Certainty in Uncertainty: Reasoning over Uncertain Knowledge Graphs with Statistical Guarantees
Yuqicheng Zhu, Jingcheng Wu, Yizhen Wang, Hongkuan Zhou, Jiaoyan Chen, Evgeny Kharlamov, Steffen Staab
TL;DR
This work addresses the lack of uncertainty quantification in uncertain knowledge graph embeddings (UnKGE) by introducing UnKGCP, an inductive conformal prediction framework that outputs prediction intervals with finite-sample guarantees. It develops an efficient ICP-based interval construction and a novel adaptive nonconformity measure based on entropy normalization to produce query-specific, sharp intervals. Theoretical guarantees of validity are provided, and extensive experiments on CN15k, NL27k, and PPI5k demonstrate that UnKGCP reliably captures predictive uncertainty across multiple UnKGE backbones, while adapting interval length to difficulty and achieving strong calibration efficiency.

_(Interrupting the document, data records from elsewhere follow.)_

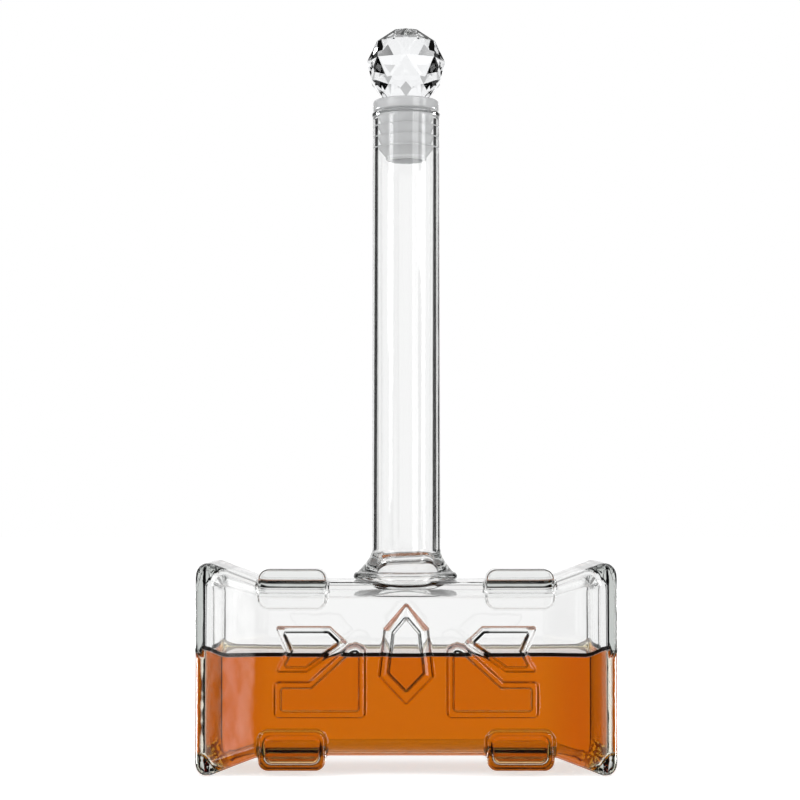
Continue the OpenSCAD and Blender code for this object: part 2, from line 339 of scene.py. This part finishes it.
head = {
    "length": 203 * mm, "waistLength": 140 * mm, "waistDepth": 60 * mm, "waistHeight": 84 * mm,
    "flareDepth": 6 * mm, "flareHeight": 9 * mm, "land": 2 * mm,
    "faceRound": 5 * mm, "waistRound": 6 * mm, "flareRound": 8 * mm, "creaseSoft": 1.5 * mm,
    "endRound": 1.6 * mm, "endBlend": 16 * mm, "hollowEndRound": 12 * mm, "softTo": 56 * mm, "sharpFrom": 62 * mm,
    "wall": 3 * mm, "mouthWidth": 34 * mm, "mouthEdge": 1.0 * mm,
    "blockOffset": 55 * mm, "blockWidth": 32.6 * mm, "blockHeight": 19 * mm, "blockProud": 6.3 * mm,
    "blockRise": 3.8 * mm, "blockReach": 20 * mm, "blockRound": 5 * mm, "blockEdge": 1.3 * mm,
    "blockLean": 8.5 * mm,
    "outerFillet": 1.5 * mm, "innerFillet": 5.0 * mm, "reliefFillet": 0.5 * mm, "reliefEdge": 0.45 * mm,
    "grid": 0.7 * mm, "reliefGrid": 0.5 * mm, "deepGrid": 1.2 * mm, "reliefReach": 13 * mm, "keptShare": 0.34,
}
gem = {
    "width": 27.2 * mm, "height": 50.1 * mm, "base": 33.4 * mm, "rise": 4.0 * mm,
    "flank": 1.3 * mm, "flankRise": 3.0 * mm, "bevel": 4.6 * mm, "edge": 1.3 * mm, "corner": 1.6 * mm,
    "hollowInset": 4.6 * mm, "hollowFlank": 1.0 * mm, "hollowCorner": 1.0 * mm,
    "shares": [(0, 0), (1, 0.28), (0.81, 0.74), (0, 1), (-0.81, 0.74), (-1, 0.28)],
}
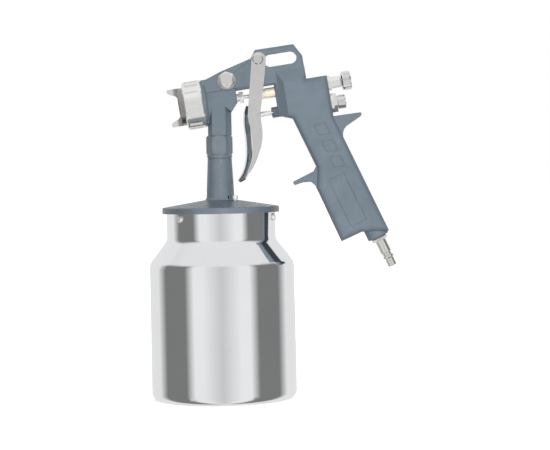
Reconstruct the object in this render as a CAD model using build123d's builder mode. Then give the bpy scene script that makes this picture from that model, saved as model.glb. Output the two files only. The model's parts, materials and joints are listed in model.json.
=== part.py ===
"""Siphon-feed paint spray gun hanging over a one-litre aluminium cup.

Row frame, millimetres: the origin is the centre of the cup's foot, +Z runs up the cup, and the gun sprays
towards -X. The gun itself is tilted, nozzle down, so it is drawn in its own frame: u runs back along the
spray axis, v runs up, and u = v = 0 is where the spray axis crosses the cup's axis.
"""

import os
from math import cos, pi, radians, sin

from build123d import *

os.makedirs("parts", exist_ok=True)

# ---------------------------------------------------------------- driving dimensions
TILT = 8.0  # the spray axis rises by this towards the back
SPRAY_Z = 226.2  # height at which the spray axis crosses the cup's axis

CUP_R = 55.0
CUP_WALL = 1.3
NECK_R = 41.2
CUP_RIM_Z = 143.3
RIM_R = 44.3
RIM_Z = (141.7, 146.2)
PIN_Z = 138.0
PIN_ANGLES = (-137, -17, 103)  # degrees from +X

ARM_HALF = 7.5  # half thicknesses across the gun
BLOCK_HALF = 11.4
NECK_HALF = 8.8
HEAD_R = 16.6
RING_THREAD_R = 15.5

VALVE_V = -15.1  # the air valve's line, below the spray axis
NEEDLE_R = 1.4
STEM_R = 1.9
FIT = 0.05  # radial clearance of what turns or slides

PIVOT = (34.5, 26.2)
PLATE_IN, PLATE_OUT = 8.0, 9.6  # the trigger's side plates, across the gun
HANDLE_ANGLE = -73.0  # the handle's line, from +u
LEAN = 0.29  # how far the handle's sides run back for each millimetre down
INLET = (102.6, -117.6)  # where the inlet's line meets the handle's bottom


# ---------------------------------------------------------------- helpers
def gun_plane(u=0.0, v=0.0, angle=0.0):
    """A plane in the gun's plane of symmetry, its X along a line at an angle from u, its Z towards -Y."""
    tilt, turn = radians(TILT), radians(TILT + angle)
    origin = (u * cos(tilt) - v * sin(tilt), 0, SPRAY_Z + u * sin(tilt) + v * cos(tilt))
    return Plane(origin=origin, x_dir=(cos(turn), 0, sin(turn)), z_dir=(0, -1, 0))


GUN = gun_plane()
VALVE = gun_plane(0, VALVE_V)
HANDLE = gun_plane(*INLET, HANDLE_ANGLE)
UPRIGHT = Plane.XZ  # x is the radius, y the height, for what is turned about the cup's axis
PLUG_SEAT = GUN.from_local_coords((8.8, 13.7, 9.7))  # on the head's leaning side
PLUG_AXIS = (GUN.y_dir * sin(radians(13)) + Vector(0, -cos(radians(13)), 0)).normalized()
PLUG = Plane(origin=PLUG_SEAT, x_dir=PLUG_AXIS, z_dir=GUN.x_dir)
VENT = (11.3, -8.8)


def across(plane, along):
    """The plane square to another plane's X axis, some way along it: its X is across the gun."""
    return Plane(origin=plane.from_local_coords((along, 0, 0)), x_dir=-plane.z_dir, z_dir=plane.x_dir)


def turned(plane, *outline, mode=Mode.ADD):
    """Revolve an outline of (along, radius) points about a plane's X axis."""
    with BuildSketch(plane) as profile:
        with BuildLine():
            Polyline(*outline, close=True)
        make_face()
    revolve(profile.sketch, axis=Axis(plane.origin, plane.x_dir), mode=mode)


def rod(plane, start, end, outer, inner=0.0, mode=Mode.ADD):
    """A plain length of rod or tube along a plane's X axis."""
    turned(plane, (start, inner), (start, outer), (end, outer), (end, inner), mode=mode)


def bore(plane, start, end, radius):
    rod(plane, start, end, radius, mode=Mode.SUBTRACT)


def slab(outline, half, mode=Mode.ADD, plane=GUN):
    """Extrude a closed outline in the gun's plane by the same amount to both sides."""
    with BuildSketch(plane) as profile:
        with BuildLine():
            Polyline(*outline, close=True)
        make_face()
    extrude(profile.sketch, amount=half, both=True, mode=mode)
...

The approach holds practical significance for high-stakes KG reasoning, enabling safer decision-making under uncertainty and offering a principled way to detect distribution shifts through interval behavior.
Abstract
Uncertain knowledge graph embedding (UnKGE) methods learn vector representations that capture both structural and uncertainty information to predict scores of unseen triples. However, existing methods produce only point estimates, without quantifying predictive uncertainty-limiting their reliability in high-stakes applications where understanding confidence in predictions is crucial. To address this limitation, we propose \textsc{UnKGCP}, a framework that generates prediction intervals guaranteed to contain the true score with a user-specified level of confidence. The length of the intervals reflects the model's predictive uncertainty. \textsc{UnKGCP} builds on the conformal prediction framework but introduces a novel nonconformity measure tailored to UnKGE methods and an efficient procedure for interval construction. We provide theoretical guarantees for the intervals and empirically verify these guarantees. Extensive experiments on standard benchmarks across diverse UnKGE methods further demonstrate that the intervals are sharp and effectively capture predictive uncertainty.